● **Written exercise**
Reproduce the entries shown below only from the line with "Continue the OpenSCAD" down to the line with "return node.outputs[0]", keeping both end lines and copying each one exactly.

● **Task input**
..........

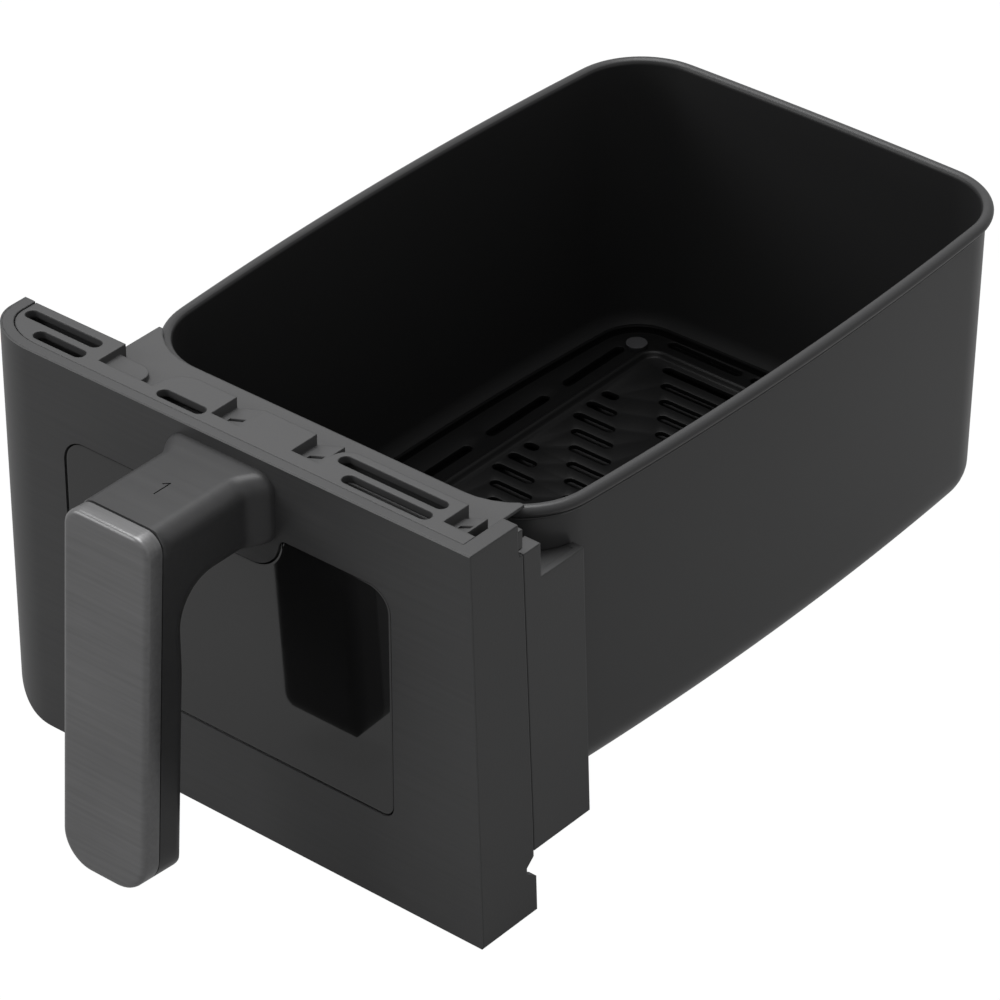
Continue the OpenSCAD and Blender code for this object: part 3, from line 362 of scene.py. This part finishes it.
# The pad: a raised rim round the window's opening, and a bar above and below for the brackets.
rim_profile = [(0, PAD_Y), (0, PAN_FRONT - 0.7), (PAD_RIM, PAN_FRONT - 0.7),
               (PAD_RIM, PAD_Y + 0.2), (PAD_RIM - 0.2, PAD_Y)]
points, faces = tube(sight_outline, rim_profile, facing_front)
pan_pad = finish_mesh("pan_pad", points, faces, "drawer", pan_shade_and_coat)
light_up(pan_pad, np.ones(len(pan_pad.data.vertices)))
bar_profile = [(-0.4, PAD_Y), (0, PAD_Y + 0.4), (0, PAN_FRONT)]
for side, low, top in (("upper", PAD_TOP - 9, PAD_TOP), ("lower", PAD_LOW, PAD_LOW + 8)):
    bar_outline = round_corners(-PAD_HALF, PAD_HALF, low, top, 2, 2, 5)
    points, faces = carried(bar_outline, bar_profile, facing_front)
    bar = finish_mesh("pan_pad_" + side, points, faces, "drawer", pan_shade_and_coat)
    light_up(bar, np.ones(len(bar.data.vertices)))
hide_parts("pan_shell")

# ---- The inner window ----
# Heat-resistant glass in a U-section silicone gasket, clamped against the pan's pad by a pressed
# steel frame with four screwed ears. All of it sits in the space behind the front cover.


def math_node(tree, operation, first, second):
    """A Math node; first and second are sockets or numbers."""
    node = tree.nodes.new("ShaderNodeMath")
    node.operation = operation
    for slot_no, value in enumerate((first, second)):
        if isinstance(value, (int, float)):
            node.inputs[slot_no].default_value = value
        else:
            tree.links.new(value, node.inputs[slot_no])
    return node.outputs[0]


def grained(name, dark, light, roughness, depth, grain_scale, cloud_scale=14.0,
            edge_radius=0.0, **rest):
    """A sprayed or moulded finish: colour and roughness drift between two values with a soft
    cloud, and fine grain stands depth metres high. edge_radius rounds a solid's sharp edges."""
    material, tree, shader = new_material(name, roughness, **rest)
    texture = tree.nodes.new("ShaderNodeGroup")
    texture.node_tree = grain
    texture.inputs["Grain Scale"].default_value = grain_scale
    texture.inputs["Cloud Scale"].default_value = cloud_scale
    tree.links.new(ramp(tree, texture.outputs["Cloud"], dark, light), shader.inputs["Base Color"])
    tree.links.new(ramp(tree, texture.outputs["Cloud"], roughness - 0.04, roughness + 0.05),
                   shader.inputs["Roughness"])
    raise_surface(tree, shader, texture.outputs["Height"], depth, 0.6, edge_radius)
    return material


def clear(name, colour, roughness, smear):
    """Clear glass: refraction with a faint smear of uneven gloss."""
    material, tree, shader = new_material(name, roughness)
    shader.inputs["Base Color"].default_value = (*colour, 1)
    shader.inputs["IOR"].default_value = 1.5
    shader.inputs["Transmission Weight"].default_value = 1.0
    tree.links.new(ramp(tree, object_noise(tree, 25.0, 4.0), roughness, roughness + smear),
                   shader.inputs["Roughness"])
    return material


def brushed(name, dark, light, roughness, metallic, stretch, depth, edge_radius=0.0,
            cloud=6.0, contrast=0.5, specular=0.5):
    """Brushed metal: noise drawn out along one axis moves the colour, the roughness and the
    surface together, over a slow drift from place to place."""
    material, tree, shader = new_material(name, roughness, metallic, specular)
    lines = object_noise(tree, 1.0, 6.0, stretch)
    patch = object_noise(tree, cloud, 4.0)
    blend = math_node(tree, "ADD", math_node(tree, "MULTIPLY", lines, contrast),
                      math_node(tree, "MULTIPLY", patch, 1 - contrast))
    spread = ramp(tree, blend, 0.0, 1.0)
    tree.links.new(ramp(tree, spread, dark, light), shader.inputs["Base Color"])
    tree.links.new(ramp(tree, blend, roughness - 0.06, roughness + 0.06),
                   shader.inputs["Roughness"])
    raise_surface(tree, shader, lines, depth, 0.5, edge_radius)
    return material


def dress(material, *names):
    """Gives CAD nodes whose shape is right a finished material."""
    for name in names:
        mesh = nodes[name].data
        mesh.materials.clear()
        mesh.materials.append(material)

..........

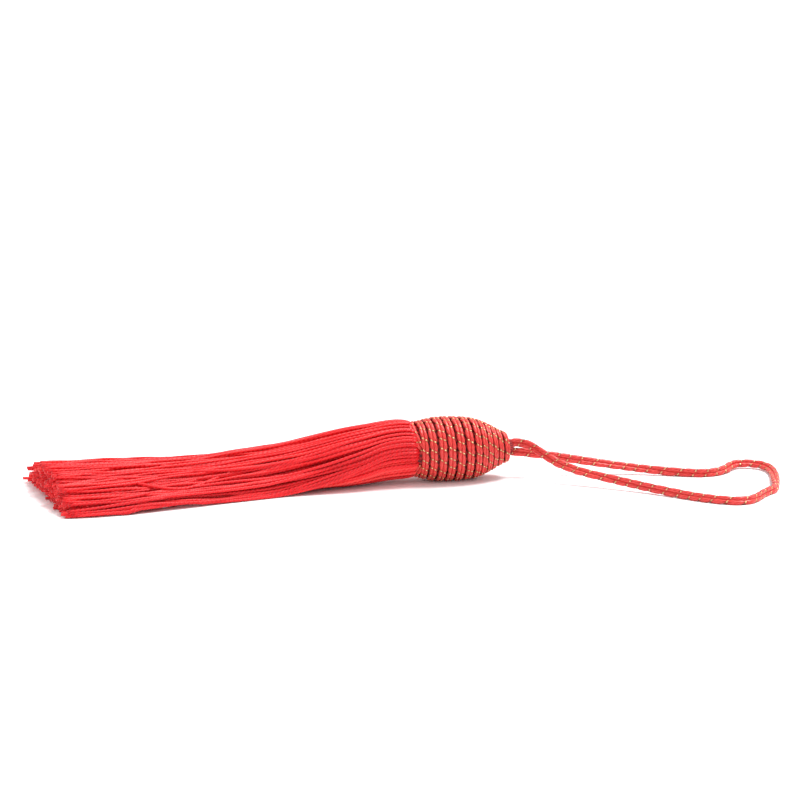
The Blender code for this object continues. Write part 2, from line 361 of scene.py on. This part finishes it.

..........

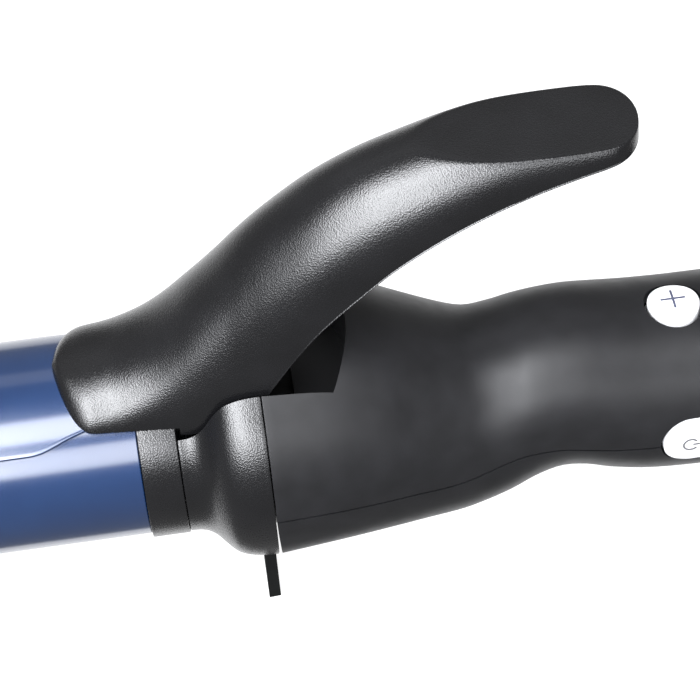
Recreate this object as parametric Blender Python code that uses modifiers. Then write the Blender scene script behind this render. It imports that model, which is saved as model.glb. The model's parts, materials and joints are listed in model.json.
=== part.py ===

..........

● **Solution**
Continue the OpenSCAD and Blender code for this object: part 3, from line 362 of scene.py. This part finishes it.
# The pad: a raised rim round the window's opening, and a bar above and below for the brackets.
rim_profile = [(0, PAD_Y), (0, PAN_FRONT - 0.7), (PAD_RIM, PAN_FRONT - 0.7),
               (PAD_RIM, PAD_Y + 0.2), (PAD_RIM - 0.2, PAD_Y)]
points, faces = tube(sight_outline, rim_profile, facing_front)
pan_pad = finish_mesh("pan_pad", points, faces, "drawer", pan_shade_and_coat)
light_up(pan_pad, np.ones(len(pan_pad.data.vertices)))
bar_profile = [(-0.4, PAD_Y), (0, PAD_Y + 0.4), (0, PAN_FRONT)]
for side, low, top in (("upper", PAD_TOP - 9, PAD_TOP), ("lower", PAD_LOW, PAD_LOW + 8)):
    bar_outline = round_corners(-PAD_HALF, PAD_HALF, low, top, 2, 2, 5)
    points, faces = carried(bar_outline, bar_profile, facing_front)
    bar = finish_mesh("pan_pad_" + side, points, faces, "drawer", pan_shade_and_coat)
    light_up(bar, np.ones(len(bar.data.vertices)))
hide_parts("pan_shell")

# ---- The inner window ----
# Heat-resistant glass in a U-section silicone gasket, clamped against the pan's pad by a pressed
# steel frame with four screwed ears. All of it sits in the space behind the front cover.


def math_node(tree, operation, first, second):
    """A Math node; first and second are sockets or numbers."""
    node = tree.nodes.new("ShaderNodeMath")
    node.operation = operation
    for slot_no, value in enumerate((first, second)):
        if isinstance(value, (int, float)):
            node.inputs[slot_no].default_value = value
        else:
            tree.links.new(value, node.inputs[slot_no])
    return node.outputs[0]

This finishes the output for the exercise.